All Yesterdays' Parties: The Velvet Underground in Print, 1966-1971
by Clinton Heylin
A Rock Geek's Reader
A review by Anna Godbersen
Nowadays all the little rock bands in downtown New York want to sound like the Velvet Underground. But way back in 1965, Lou Reed and John Cale and Sterling Morrison were the strange unknowns, sharing an unheated apartment on Ludlow Street next to the unheated apartment of a drummer who wouldn't take money for performing. All Yesterdays' Parties, a collection of writings on the Velvet Underground from their first performances in 1966 until Reed left the group in 1971, gives a sense of the band before they were imitation-worthy legends.
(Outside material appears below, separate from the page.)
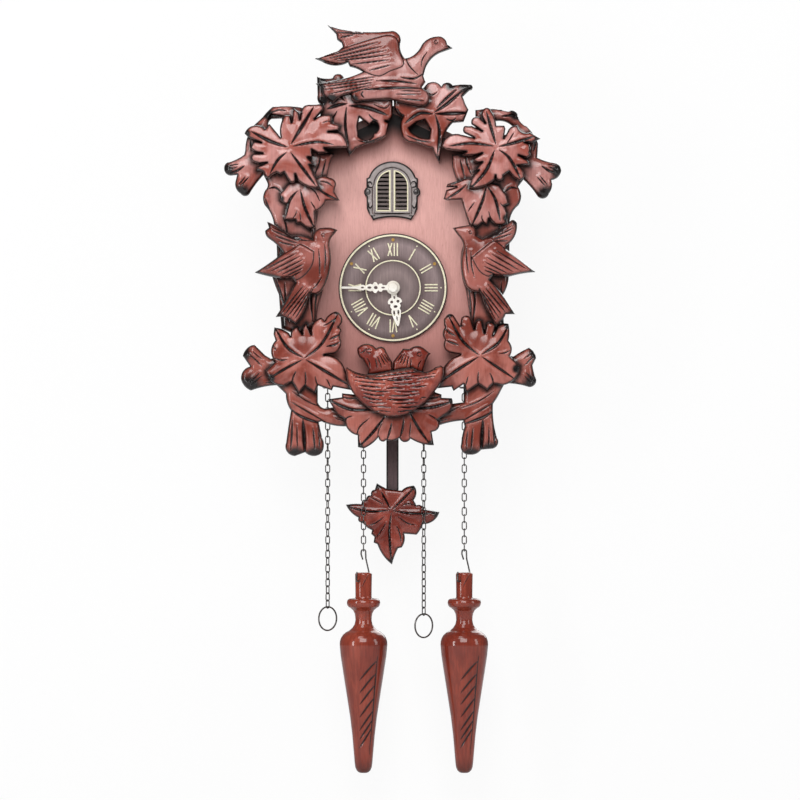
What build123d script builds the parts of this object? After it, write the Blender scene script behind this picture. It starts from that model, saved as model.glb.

There is the first bemused, Andy Warhol-related coverage in the New York Times, which described the Velvets' sound as "a combination of rock 'n' roll and Egyptian belly-dance music." There are the irritated reviews of Warhol's Exploding Plastic Inevitable, which combined the Velvets with Nico, a light show, and the whip dance of Factory regular Gerard Malanga ("most of the audience… was bored—and on the verge of heat prostration"). And, soon enough, there are the worshipful pieces in the counterculture press, most of which agree that the Velvet Underground were smarter, darker, and more musically bold than any of their pop contemporaries.
All Yesterdays' Parties (edited and with an introduction by Clinton Heylin, the author of biographies of Dylan and Van Morrison), can be repetitive, and some of the contemporary coverage has, already, the watered-down sound of hearsay. But taken together, these pieces give a far more spirited (and more geeked out) account of the group than any traditional history could. Plus, they encourage you to imagine how, once upon a time, "Lou Reed, hand on hip, hand waving, head nodding with a little sneer, [made] Jagger look like Val Doonican."